Brief ::
Only the lines from the start up to and including the line containing "mm(0.8)), (COVER_OUT, 0.0)]" should be repeated, word for word.

Available data ::
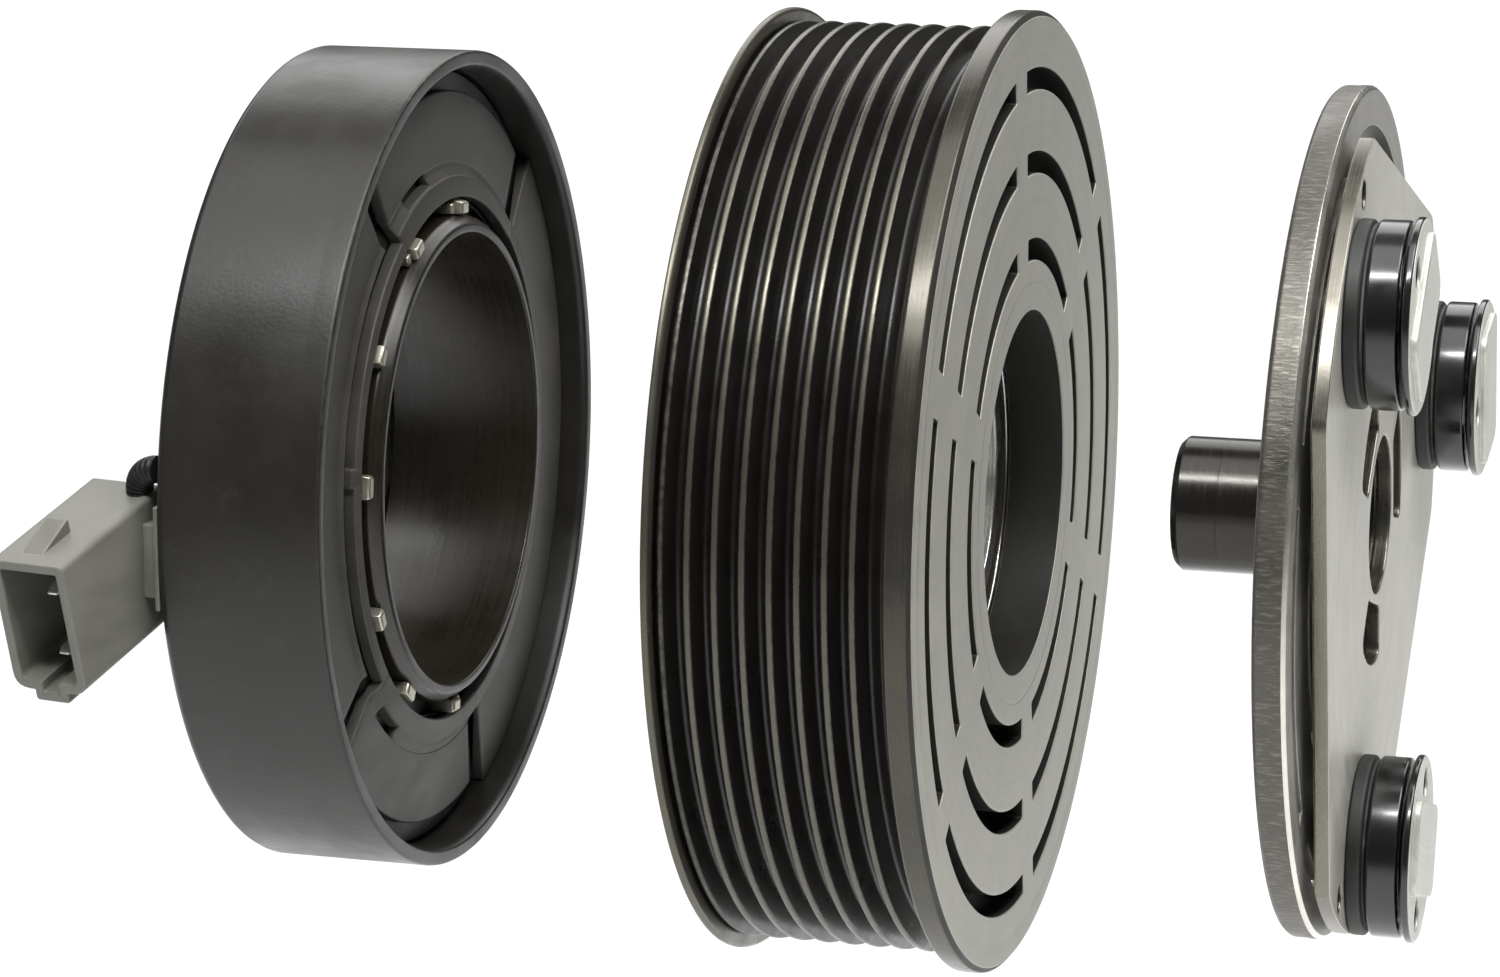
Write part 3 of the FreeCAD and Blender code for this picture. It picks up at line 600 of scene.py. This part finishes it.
COVER_IN, COVER_OUT = mm(36.5, 54.95)
COVER_RISES = [(COVER_IN, mm(2.5)), (mm(39.6), mm(2.0)), (mm(41.2), mm(0.8)), (COVER_OUT, 0.0)]


def cover_rise(r):
    """Rise of the resin face: almost flat outside, then a collar beside the pole."""
    for (r0, rise0), (r1, rise1) in zip(COVER_RISES, COVER_RISES[1:]):
        if r <= r1:
            return rise0 + (rise1 - rise0) * (r - r0) / (r1 - r0)
    return 0.0


def coil_face():
    """Resin face with sunk grooves between its raised fields."""
    rear = span_x("coil_cover")[0]
    edge = rear + mm(1.3)
    bed_drop = mm(1.9)
    turning_radii = [r for r, _ in COVER_RISES[1:-1]]
    bed = lathe("cover_bed", [(rear - mm(1.0), COVER_IN)] +
                [(edge + rise - bed_drop, r) for r, rise in COVER_RISES] +
                [(rear - mm(1.0), COVER_OUT)], 0.1)
    # The sunk groove floors get a near-black resin: painted shade in the grooves.
    bed.data.materials.append(plastic("groove_painted_shade", (0.006, 0.006, 0.005), 0.6))

    def field(low_r, high_r, start, end, lift_mm):
        radii = [low_r, *(r for r in turning_radii if low_r < r < high_r), high_r]
        top = [(edge + cover_rise(r) + mm(lift_mm), r) for r in radii]
        under = edge - mm(1.6)
        section = [(under + cover_rise(low_r), low_r), *top, (under + cover_rise(high_r), high_r)]
        steps = max(4, round(abs(end - start) / rad(1.6)))
        return open_lathe("cover_field", section, start, end, steps, 0.3)

    inner, band, pad_low, pad_high, wall = mm(36.9, 40.2, 41.8, 51.8, 54.9)
    bridge_low, bridge_high, near_band, near_low = mm(39.8, 42.0, 38.7, 40.3)
    plan = []
    for start, end, open_start, open_end in ((-41.8, 29.4, 8.7, 21.2),
                                             (130.8, 191.8, 136.4, 146.4)):
        plan += [(inner, band, start, end, 0.25), (pad_low, pad_high, start, end, 0.25),
                 (bridge_low, bridge_high, start, open_start, 0.25),
                 (bridge_low, bridge_high, open_end, end, 0.25)]
    plan += [(inner, near_band, 29.0, 131.2, 0.25),
             (inner, near_band + mm(0.9), 80.5, 84.5, 0.25),
             (near_low, wall, 34.2, 125.8, 0.0),
             (inner, wall, 197.8, 312.2, 0.35),
             (inner, mm(41.4), 191.4, 318.6, 0.3)]
    raised = join_pieces("cover_raised", [field(low, high, *rad(start, end), lift)
                                          for low, high, start, end, lift in plan])
    raised.data.materials.clear()
    raised.data.materials.append(MATERIALS["coil_resin"])
    adopt(raised, "field_coil", "coil_resin", "coil_cover")
    adopt(bed, "field_coil", "coil_resin", "coil_cover")


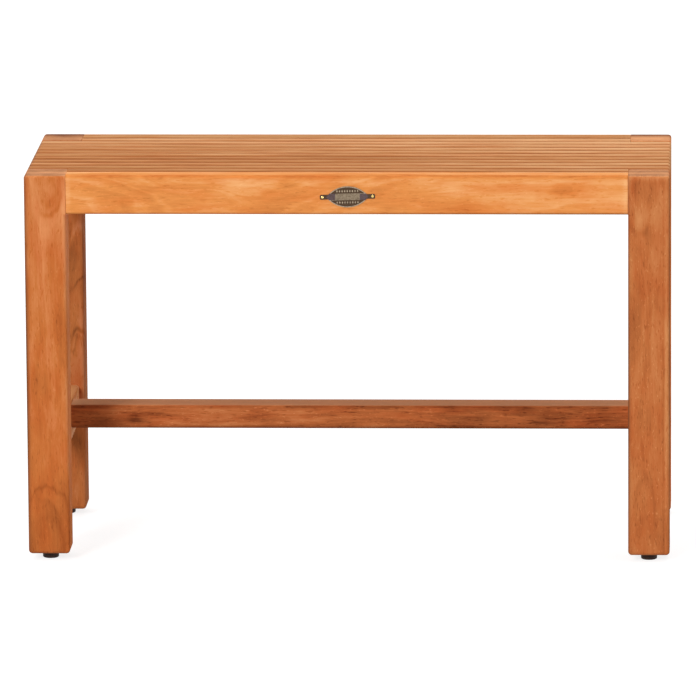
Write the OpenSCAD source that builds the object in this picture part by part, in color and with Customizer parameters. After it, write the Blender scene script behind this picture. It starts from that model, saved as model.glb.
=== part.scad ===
// Teak shower bench: a slatted seat flush with four square legs, low rails at the sides,
// one long stretcher between them and a levelling foot under each leg.
// The origin is the centre of the footprint, on the floor. X runs along the seat,
// the front faces -Y and Z is up. All sizes are in millimetres.

/* [Overall] */
// Length of the seat over the outer faces of the legs
bench_length = 762; // [600:1:1200]
// Depth over the front and back faces of the legs
bench_depth = 305; // [290:1:340]
// Height of the seat top above the floor
seat_height = 465; // [400:1:520]

/* [Legs] */
// Side of the square section of a leg
leg_side = 49.2; // [47:0.2:54]
// Radius of a leg's rounded arrises
leg_arris = 4.5; // [2:0.5:6]
// Radius of the fine arris where two pieces meet
joint_arris = 0.8; // [0.4:0.1:1.5]

/* [Aprons] */
// Height of the front and back aprons, slats included
apron_height = 46.5; // [40:0.5:60]
// Thickness of the aprons and of the seat rails
apron_thick = 28; // [24:1:31]
// Distance of the aprons behind the faces of the legs
apron_setback = 1; // [0.5:0.1:2]
// Radius along the outer edge of the seat
seat_arris = 3.5; // [2:0.5:7]
// Radius of the lower arrises of the aprons
apron_arris = 3; // [1:0.5:5]

/* [Seat] */
// Thickness of a seat slat
slat_thick = 19; // [15:0.5:22]
// Drainage gap on each side of a slat
slat_gap = 4; // [3:0.1:6]
// Radius along the upper arrises of a slat
slat_arris = 2.5; // [1:0.1:4]
// Width of the centre batten under the slats
batten_width = 44; // [30:1:70]

/* [Low rails and stretcher] */
// Height of the tops of the low rails and the stretcher above the floor
low_rail_top = 163.5; // [120:0.5:260]
// Height of a low rail
low_rail_height = 46; // [35:1:60]
// Thickness of a low rail
low_rail_thick = 35; // [30:1:42]
// Height of the long stretcher
stretcher_height = 29; // [24:1:34]
// Depth of the long stretcher from front to back
stretcher_depth = 40; // [25:1:50]
// Radius of the arrises of the low rails and the stretcher
low_arris = 4; // [1:0.5:6]

/* [Joinery] */
// Thickness of a tenon
tenon_thick = 10; // [8:0.5:12]
// Length of a tenon
tenon_length = 24; // [16:1:25]
// Step from the edge of a rail to its tenon
tenon_step = 6; // [4:0.5:8]
// Length of the short tenons of the outer slats and of the centre batten
stub_length = 10; // [6:1:14]
// Thickness of those short tenons
stub_thick = 8; // [6:0.5:10]

/* [Screws] */
// Diameter of the shank of a slat screw
screw_diameter = 4; // [3:0.1:5]
// Diameter of the countersunk head
screw_head = 8; // [7:0.1:9]
// Height of the countersunk head
screw_head_height = 2.4; // [1.8:0.1:3]
// Depth to which a screw bites into its slat
screw_bite = 11; // [8:0.5:12]
// Width of one arm of the cross recess in the head
recess_width = 1; // [0.6:0.1:1.2]
// Span of the cross recess
recess_span = 4.4; // [3:0.1:5]
// Depth of the cross recess
recess_depth = 1.6; // [1:0.1:2]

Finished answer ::
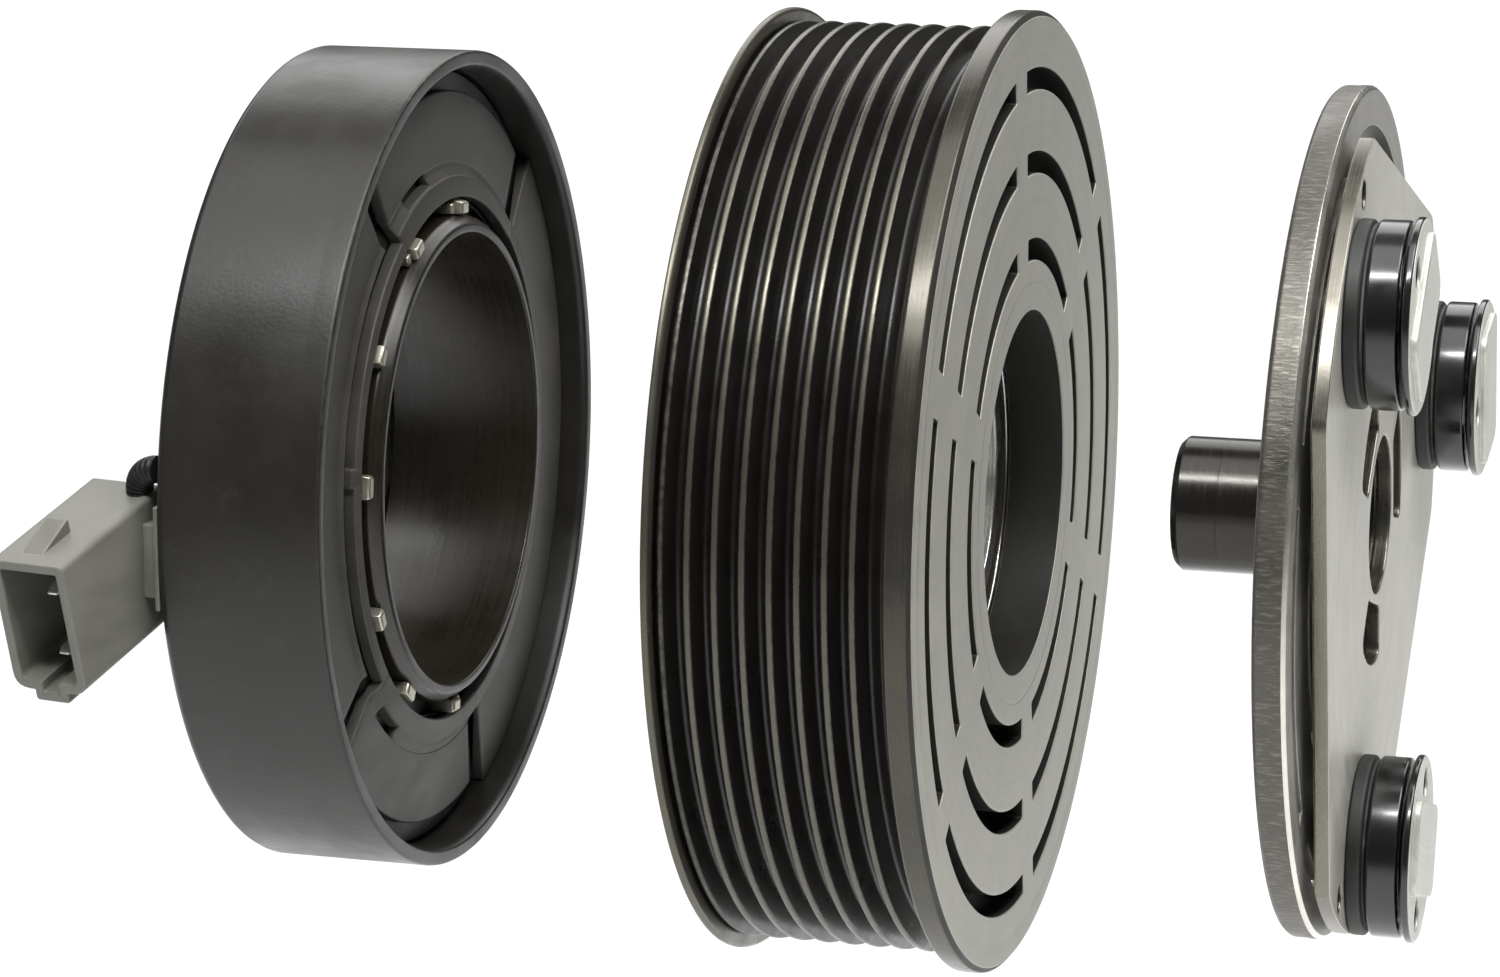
Write part 3 of the FreeCAD and Blender code for this picture. It picks up at line 600 of scene.py. This part finishes it.
COVER_IN, COVER_OUT = mm(36.5, 54.95)
COVER_RISES = [(COVER_IN, mm(2.5)), (mm(39.6), mm(2.0)), (mm(41.2), mm(0.8)), (COVER_OUT, 0.0)]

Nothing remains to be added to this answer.